According to the President, the solid legal framework for the nation’s progress was laid out by the Constitution of 1995. Kazakhstan has now established itself as a respected international actor, confirmed by successful chairmanships in international organisations, as well as the emergence of the Eurasian Economic Union and the progress of the Conference on Interaction and Confidence-Building Measures in Asia (CICA), an initiative of Kazakhstan, towards a full-fledged international organization.

Another manifestation of independent Kazakhstan’s accomplishments is the new capital city of Astana. “Construction of a new capital proved to the world that Kazakhstan is capable of executing very complex tasks,” Nazarbayev said. The nation’s next challenge is hosting EXPO 2017 in Astana, a major international event that will highlight science, technology and industrialism, he said.

The President called Kazakh history a “unique element” in the mosaic of Eurasia’s past and present civilisations. “Invisible links connect us with the thousand-year-long history and the modernity of China, the past and present of many peoples in the Middle East, as well as other parts of the Asian continent. … Linguistic and cultural ties relate us to our brotherly Turkic peoples living from the Arctic to the Mediterranean,” he said. Kazakhstan has also travelled a joint historical road with Russia for hundreds of years, he noted.

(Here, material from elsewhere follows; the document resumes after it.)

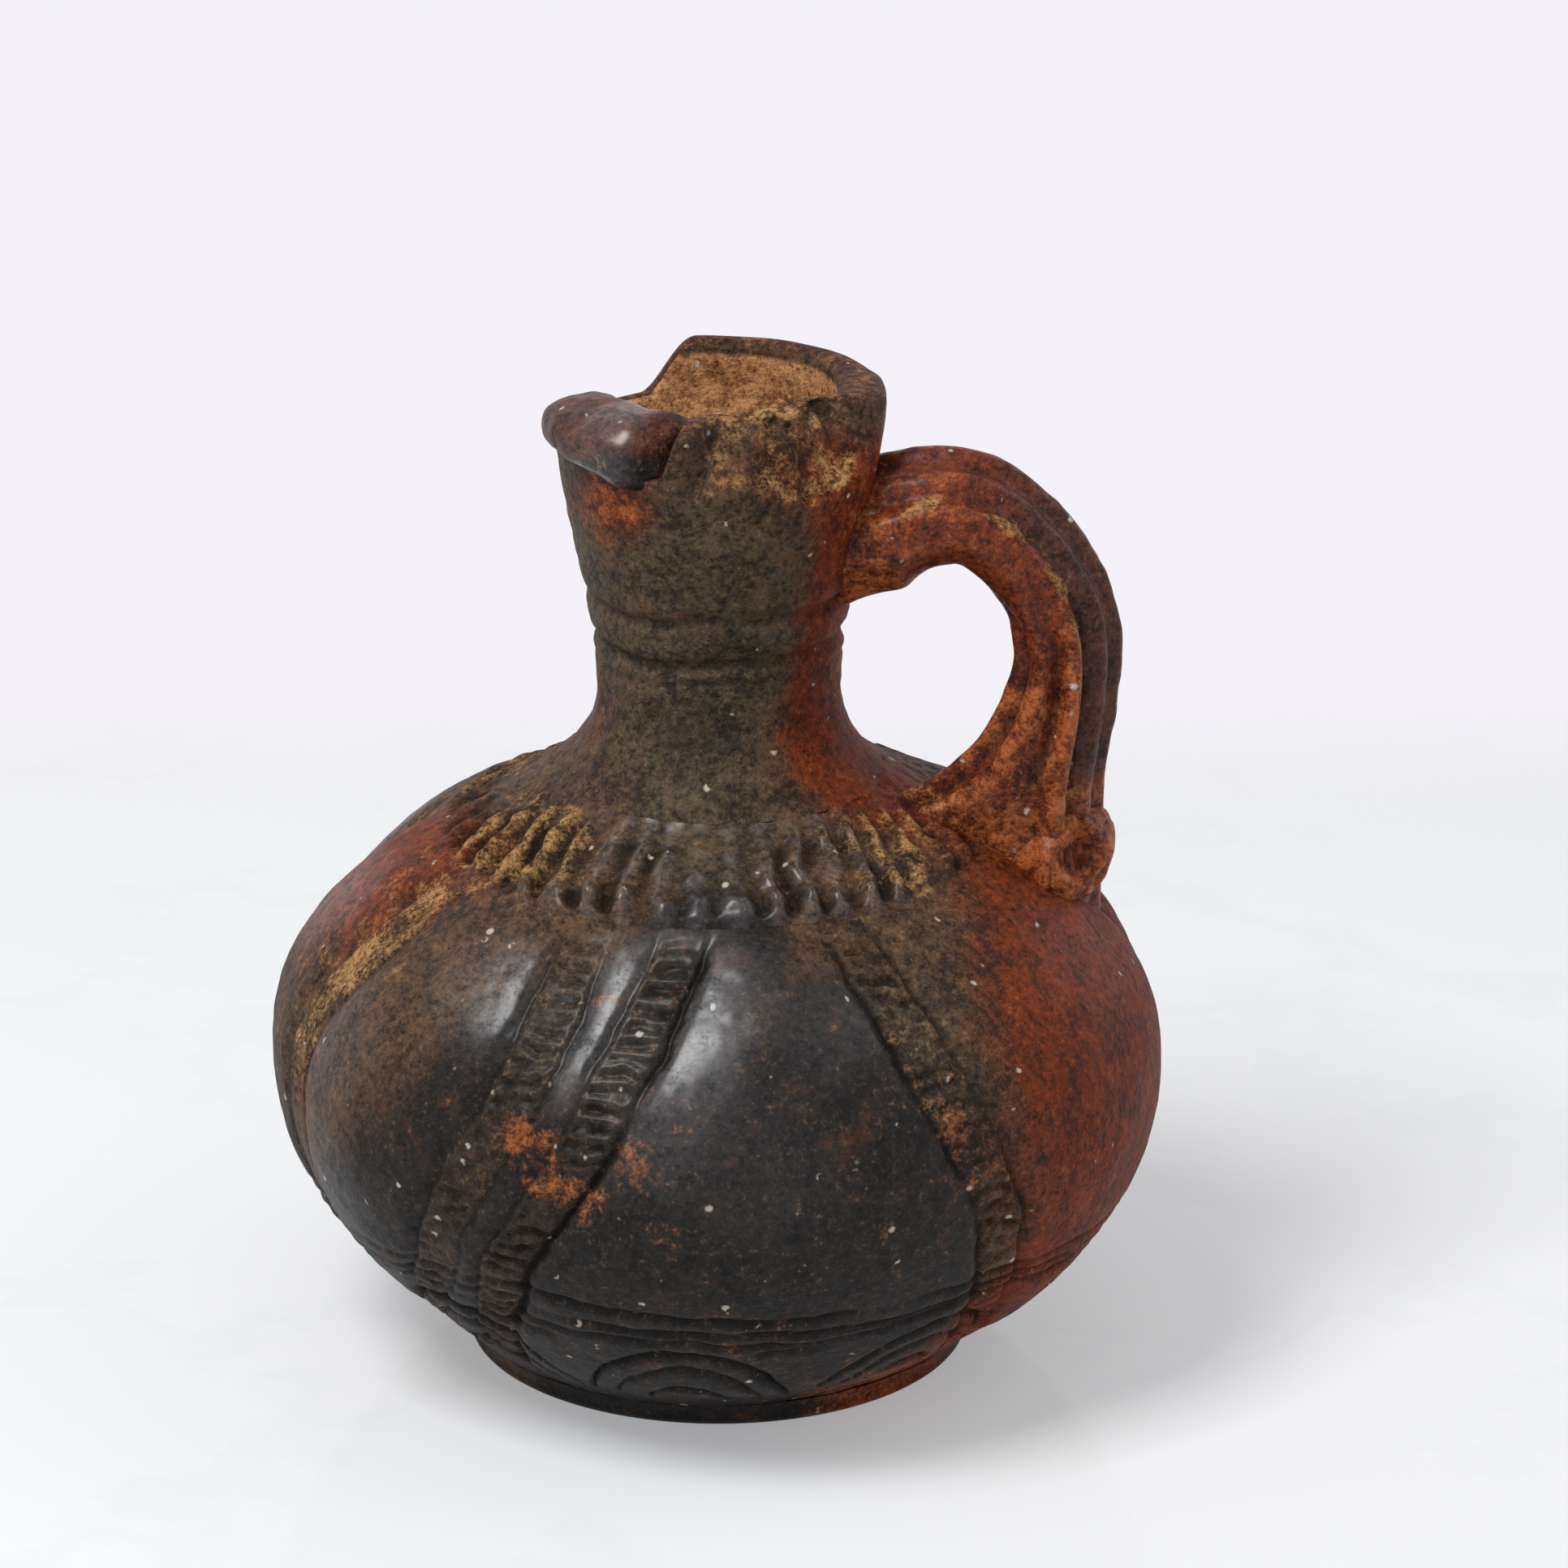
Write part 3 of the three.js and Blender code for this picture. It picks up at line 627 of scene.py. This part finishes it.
def upper_body():
    angle = turns(body_columns)
    level = wall_rows(body_seam, shoulder[1])
    rise, cut, band = ladder_field(angle, level)
    outer = shaped(angle, level, rise, cut)
    inner = inner_wall(angle, body_seam, shoulder[1], 8)
    piece = body_piece("upper_body_clay", outer, inner, cut, band)
    settle(piece, "dark_clay", "upper_body")


upper_body()

# Collar
# Clay pressed round the root of the neck to hold it. Short strokes run out from the neck,
# and in front their ends are pinched into round beads, with ochre dirt and painted shade between.

collar_top = 61
rib_count = 38
bead_rise = 1.2
stroke_rise = 0.95
front_step = 0.7


def collar():
    """The ring of clay with its strokes, and beads in front."""
    angle = turns(body_columns)
    level = wall_rows(shoulder[1], collar_top)
    run = run_at(level) - run_at(shoulder[1])
    length = run[-1, 0]
    place = around(outer_radius(level), angle, level)
    ragged = 0.22 * lumps(place, 4.2, 33) + 0.10 * lumps(place, 1.6, 34)
    from_front = angle + np.pi / 2
    out = 1 - run / length
    lean = 0.20 * np.sin(from_front) * out + 0.10 * smooth(np.sin(from_front)) * out
    turn = ((from_front + lean) / (2 * np.pi) * rib_count + ragged) % 1 - 0.5
    uneven = smooth(0.8 + 0.9 * lumps(place, 4.5, 35))
    in_front = smooth((np.cos(from_front) - 0.62) / 0.3)
    beads = bead_rise * swell(turn, 0.9) ** 0.6 * swell(run - 2.2, 4.6) ** 0.6 * (0.15 + 0.85 * in_front)
    reach = 3 + 1.5 * lumps(place, 5, 38)
    top = length * (0.62 + 0.38 * smooth((np.cos(from_front) + 0.1) / 0.7))
    strokes = stroke_rise * swell(turn, 0.86) ** 0.8 * smooth((run - 0.8) / 1.6)
    strokes = strokes * smooth((top - run - 0.6) / reach)
    strokes = strokes * (1 - 0.6 * in_front) * (0.35 + 0.65 * smooth((np.cos(from_front) - 0.15) / 0.35))
    rise = front_step * in_front * smooth(run / 0.7) * smooth((length - run) / 7)
    rise = rise + (beads + strokes) * (0.4 + 0.6 * uneven) + 0.25 * lumps(place, 1.3, 39) * smooth(run / 0.8)
    gap = (1 - swell(turn, 0.9)) * smooth(run / 1.2) * smooth((top - run - 1) / 3.5)
    lobes = ladder_field(angle, level)[0]
    outer = shaped(angle, level, rise + lobes, 0.5 * gap * uneven)
    inner = inner_wall(angle, shoulder[1], collar_top, 4)
    piece, rings = shell("collar_clay", outer, inner)
    stroke = swell(turn, 0.9) * smooth((run - 0.4) / 1.5) * smooth((length - run - 0.3) / 2.5)
    dirt = clouded(outer, DIRT) * (0.3 + 0.5 * stroke + 0.45 * lumps(outer, 1.6, 56)) * (1 - 0.7 * in_front)
    shine = in_front * swell(turn, 0.9)
    # Painted shade in the gaps between the strokes.
    paint(piece, rings, hollow_shade=lined(0.75 * gap * uneven, inner), dirt=lined(dirt, inner),
          shine=lined(shine, inner))
    settle(piece, "grey_clay", "collar")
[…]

Nazarbayev stressed that Kazakhstan was committed to “nurturing and strengthening friendship and mutual trust with our neighbours, building good relations with all countries of the world,” and said he believed that Kazakhstan’s contribution to global development in the 21st century would be recognised by the world.

“Independence is a blessing, and our mission is to keep it forever. Our Fatherland is inhabited by spirited, free-minded, creative people, who are capable of overcoming even the toughest challenges. Let the spirits of our heroic ancestors support us in reaching our great goals,” the President concluded.